• WHAT IS ASKED: From the data that follows, print exactly the lines starting at the one containing "if empty is" and ending at the one containing "obj.parent = empty"; include both of them and nothing more.
'''
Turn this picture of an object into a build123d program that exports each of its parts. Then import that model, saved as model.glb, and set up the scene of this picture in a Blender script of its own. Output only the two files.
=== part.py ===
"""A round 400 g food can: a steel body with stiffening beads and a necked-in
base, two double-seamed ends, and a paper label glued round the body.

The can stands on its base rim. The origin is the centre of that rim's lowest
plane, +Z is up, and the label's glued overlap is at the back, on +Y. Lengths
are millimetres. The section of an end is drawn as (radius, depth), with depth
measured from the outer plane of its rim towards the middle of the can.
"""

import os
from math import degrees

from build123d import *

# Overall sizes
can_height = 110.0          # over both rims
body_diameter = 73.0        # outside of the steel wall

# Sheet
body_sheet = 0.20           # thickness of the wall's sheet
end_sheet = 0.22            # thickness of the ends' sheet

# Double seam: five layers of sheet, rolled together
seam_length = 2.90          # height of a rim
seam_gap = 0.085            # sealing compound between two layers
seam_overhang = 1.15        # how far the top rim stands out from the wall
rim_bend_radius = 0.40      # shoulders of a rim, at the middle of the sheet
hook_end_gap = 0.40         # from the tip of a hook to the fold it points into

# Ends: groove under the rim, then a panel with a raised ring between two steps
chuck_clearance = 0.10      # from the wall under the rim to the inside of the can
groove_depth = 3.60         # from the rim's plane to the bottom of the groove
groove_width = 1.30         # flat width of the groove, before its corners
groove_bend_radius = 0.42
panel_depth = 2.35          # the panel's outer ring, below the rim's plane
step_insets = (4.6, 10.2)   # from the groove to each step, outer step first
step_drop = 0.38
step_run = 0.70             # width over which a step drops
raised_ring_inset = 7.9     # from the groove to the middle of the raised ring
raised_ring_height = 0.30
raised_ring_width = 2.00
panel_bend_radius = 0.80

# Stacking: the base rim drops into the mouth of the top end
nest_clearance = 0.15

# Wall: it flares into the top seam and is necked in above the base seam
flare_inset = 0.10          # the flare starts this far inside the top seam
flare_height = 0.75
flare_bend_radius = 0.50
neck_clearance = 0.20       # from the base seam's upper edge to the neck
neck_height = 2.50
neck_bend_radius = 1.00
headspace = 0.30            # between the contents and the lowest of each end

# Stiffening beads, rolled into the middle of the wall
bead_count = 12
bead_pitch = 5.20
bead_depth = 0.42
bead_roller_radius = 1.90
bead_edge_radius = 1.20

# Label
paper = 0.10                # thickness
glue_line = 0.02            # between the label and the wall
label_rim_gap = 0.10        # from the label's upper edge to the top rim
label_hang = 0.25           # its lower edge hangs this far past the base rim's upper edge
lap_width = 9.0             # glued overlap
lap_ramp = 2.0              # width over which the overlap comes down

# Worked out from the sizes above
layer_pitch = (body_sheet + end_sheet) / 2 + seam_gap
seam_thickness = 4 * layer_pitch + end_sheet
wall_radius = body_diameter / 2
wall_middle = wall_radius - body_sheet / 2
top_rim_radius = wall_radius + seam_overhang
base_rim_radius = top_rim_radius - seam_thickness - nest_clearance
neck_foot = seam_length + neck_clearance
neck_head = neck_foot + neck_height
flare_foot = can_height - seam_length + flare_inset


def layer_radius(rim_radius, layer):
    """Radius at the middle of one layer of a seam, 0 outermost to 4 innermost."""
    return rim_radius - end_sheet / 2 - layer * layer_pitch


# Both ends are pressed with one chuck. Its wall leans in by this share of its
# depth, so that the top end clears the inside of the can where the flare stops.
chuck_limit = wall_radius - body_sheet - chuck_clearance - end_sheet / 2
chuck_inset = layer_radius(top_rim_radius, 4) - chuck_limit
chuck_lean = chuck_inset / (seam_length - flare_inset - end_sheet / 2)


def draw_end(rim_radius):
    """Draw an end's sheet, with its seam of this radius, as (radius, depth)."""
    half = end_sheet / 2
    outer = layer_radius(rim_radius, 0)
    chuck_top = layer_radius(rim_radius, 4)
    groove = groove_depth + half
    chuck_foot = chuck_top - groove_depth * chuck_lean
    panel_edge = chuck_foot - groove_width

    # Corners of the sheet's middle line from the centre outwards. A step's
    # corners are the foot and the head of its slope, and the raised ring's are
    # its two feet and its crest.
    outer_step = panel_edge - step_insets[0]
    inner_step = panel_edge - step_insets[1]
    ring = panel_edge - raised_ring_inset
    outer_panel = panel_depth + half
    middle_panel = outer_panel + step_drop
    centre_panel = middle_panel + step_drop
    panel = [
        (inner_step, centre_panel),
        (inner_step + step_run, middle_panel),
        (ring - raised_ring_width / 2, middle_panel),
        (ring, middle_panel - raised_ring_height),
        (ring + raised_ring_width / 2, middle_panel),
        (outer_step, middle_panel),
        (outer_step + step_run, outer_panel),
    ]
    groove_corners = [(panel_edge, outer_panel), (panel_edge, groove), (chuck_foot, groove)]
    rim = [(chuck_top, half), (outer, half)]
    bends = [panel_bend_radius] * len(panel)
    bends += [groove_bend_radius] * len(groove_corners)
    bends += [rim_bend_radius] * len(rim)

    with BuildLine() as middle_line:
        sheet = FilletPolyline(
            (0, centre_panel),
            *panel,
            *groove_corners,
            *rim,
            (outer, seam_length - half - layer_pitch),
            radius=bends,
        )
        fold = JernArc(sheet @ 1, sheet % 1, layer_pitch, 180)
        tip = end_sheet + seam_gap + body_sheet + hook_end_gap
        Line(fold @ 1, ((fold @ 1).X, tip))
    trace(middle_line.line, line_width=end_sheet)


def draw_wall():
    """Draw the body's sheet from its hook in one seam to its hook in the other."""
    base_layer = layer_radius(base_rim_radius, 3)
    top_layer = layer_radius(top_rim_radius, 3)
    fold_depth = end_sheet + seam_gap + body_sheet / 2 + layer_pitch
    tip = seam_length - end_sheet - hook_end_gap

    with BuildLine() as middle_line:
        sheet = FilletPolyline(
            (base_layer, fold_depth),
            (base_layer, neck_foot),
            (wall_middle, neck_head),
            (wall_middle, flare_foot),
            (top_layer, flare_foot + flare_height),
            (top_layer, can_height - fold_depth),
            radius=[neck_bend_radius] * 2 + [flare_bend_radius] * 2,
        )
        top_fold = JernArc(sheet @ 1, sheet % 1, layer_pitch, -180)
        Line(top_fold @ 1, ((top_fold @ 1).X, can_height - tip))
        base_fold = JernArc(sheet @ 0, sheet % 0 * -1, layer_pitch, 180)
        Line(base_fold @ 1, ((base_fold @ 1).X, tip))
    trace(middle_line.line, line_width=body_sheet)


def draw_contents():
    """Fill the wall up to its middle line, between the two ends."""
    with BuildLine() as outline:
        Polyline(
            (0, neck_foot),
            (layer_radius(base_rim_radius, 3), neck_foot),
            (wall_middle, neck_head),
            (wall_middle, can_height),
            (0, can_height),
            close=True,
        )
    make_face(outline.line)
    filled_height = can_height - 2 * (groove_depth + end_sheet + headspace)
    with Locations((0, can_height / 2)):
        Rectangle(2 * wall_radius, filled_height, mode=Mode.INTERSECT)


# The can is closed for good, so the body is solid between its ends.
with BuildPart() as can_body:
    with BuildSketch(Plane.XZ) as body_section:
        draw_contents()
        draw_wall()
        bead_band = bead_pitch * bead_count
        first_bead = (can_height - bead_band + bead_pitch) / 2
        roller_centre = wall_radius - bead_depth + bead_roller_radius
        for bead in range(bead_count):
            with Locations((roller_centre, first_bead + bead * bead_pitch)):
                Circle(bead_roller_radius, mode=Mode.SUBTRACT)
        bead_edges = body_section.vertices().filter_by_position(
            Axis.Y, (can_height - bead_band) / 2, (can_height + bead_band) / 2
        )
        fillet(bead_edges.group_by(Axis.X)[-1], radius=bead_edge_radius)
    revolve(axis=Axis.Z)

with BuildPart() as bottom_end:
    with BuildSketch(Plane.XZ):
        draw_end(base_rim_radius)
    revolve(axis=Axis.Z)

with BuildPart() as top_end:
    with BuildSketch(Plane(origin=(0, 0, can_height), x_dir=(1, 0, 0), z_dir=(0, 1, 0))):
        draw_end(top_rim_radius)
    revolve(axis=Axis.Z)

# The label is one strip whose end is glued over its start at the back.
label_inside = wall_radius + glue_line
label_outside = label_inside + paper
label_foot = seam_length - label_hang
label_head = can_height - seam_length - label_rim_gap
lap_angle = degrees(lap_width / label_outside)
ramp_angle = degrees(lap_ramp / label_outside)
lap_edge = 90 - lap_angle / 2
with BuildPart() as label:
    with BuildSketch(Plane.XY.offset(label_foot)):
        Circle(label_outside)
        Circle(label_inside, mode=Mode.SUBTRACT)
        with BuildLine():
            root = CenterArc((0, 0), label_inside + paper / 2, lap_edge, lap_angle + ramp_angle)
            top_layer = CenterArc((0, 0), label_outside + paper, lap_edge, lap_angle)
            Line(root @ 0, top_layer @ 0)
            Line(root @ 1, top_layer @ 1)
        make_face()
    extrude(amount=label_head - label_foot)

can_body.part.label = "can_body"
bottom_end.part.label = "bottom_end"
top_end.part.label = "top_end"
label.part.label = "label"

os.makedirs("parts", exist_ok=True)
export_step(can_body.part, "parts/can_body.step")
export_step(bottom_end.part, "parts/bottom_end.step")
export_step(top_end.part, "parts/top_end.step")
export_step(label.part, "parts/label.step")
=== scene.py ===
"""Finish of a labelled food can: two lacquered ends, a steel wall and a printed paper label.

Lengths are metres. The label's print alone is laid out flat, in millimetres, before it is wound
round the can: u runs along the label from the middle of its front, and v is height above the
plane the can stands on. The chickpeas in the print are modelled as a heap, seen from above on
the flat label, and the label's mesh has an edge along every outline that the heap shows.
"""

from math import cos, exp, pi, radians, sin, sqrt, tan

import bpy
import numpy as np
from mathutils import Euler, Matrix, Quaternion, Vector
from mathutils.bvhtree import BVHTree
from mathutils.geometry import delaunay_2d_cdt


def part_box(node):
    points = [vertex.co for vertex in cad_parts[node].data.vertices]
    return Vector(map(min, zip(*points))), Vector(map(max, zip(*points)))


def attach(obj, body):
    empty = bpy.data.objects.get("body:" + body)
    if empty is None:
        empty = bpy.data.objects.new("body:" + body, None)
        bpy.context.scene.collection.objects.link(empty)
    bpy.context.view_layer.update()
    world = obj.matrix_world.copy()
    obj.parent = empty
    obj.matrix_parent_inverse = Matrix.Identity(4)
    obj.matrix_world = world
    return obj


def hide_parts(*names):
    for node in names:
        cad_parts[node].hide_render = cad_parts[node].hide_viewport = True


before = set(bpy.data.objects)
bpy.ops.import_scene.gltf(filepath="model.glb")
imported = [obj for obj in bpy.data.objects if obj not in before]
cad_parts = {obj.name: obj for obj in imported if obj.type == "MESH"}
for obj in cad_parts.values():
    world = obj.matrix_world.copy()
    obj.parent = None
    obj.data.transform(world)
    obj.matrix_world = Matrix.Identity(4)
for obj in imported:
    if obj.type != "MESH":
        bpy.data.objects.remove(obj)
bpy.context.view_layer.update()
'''
• ANSWER BELOW:
    if empty is None:
        empty = bpy.data.objects.new("body:" + body, None)
        bpy.context.scene.collection.objects.link(empty)
    bpy.context.view_layer.update()
    world = obj.matrix_world.copy()
    obj.parent = empty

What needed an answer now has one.